Vasco da Gama have high hopes of their duo Alex Teixeira and Alan Kardec, also hoping to make a name for themselves are Internacional centre back Sidnei, Sao Paulo attacking midfielder Sergio Mota, little Santos striker Tiago Luis.

Some of these will disappoint, others will come through, along with others who may be unknowns now but might be household names by the time the championship ends in December.

Every year the Brazilian Championship can be relied upon to showcase a whole new generation of exciting young talent.

As a Liverpool fan, I'm interested in knowing how highly Emiliano Insua is rated back in Argentina. Has the fact that he left Boca Juniors so young affected his reputation in his own country, or is he viewed as a major talent given how few fullbacks seem to be coming through. He's been by far the stand out player in a very strong reserve side this season, and has sadly had to wait until the last few weeks to get another chance in the first team.

Rhys Williams

He hasn't been forgotten as far as the Olympics are concerned - he was an ever present in the side that won last year's World Youth Cup, so he's part of the process.

But obviously his profile does suffer from moving so early and from the fact that he's out of the limelight.

Another youngster, Fabian Monzon, has been doing well for Boca at left back over recent weeks, and obviously you have a far higher profile in Argentina if you're having success with the country's most popular team rather than playing in the reserves on the other side of the Atlantic - that's the gamble that Insua has taken with his career by moving so soon.

I've heard a lot about Uruguayan striker Bruno Fornaroli recently, particularly as I am a Spurs fan.

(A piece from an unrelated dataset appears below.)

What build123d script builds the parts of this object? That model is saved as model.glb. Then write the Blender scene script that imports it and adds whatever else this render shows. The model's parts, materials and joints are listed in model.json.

Have you got any info on the kid?

Steve Evans

Stocky little striker, coming up for 21, with a bit of Peter Beardsley about him - similar build, can twist and turn, tricky with a low centre of gravity, right footed - repertoire includes crafty free kicks - but can also use his left.

I've liked him more every time I've seen him, but I've yet to see anything from him that has got me out of my seat and convinced me he's ready for a step up to the Premier League.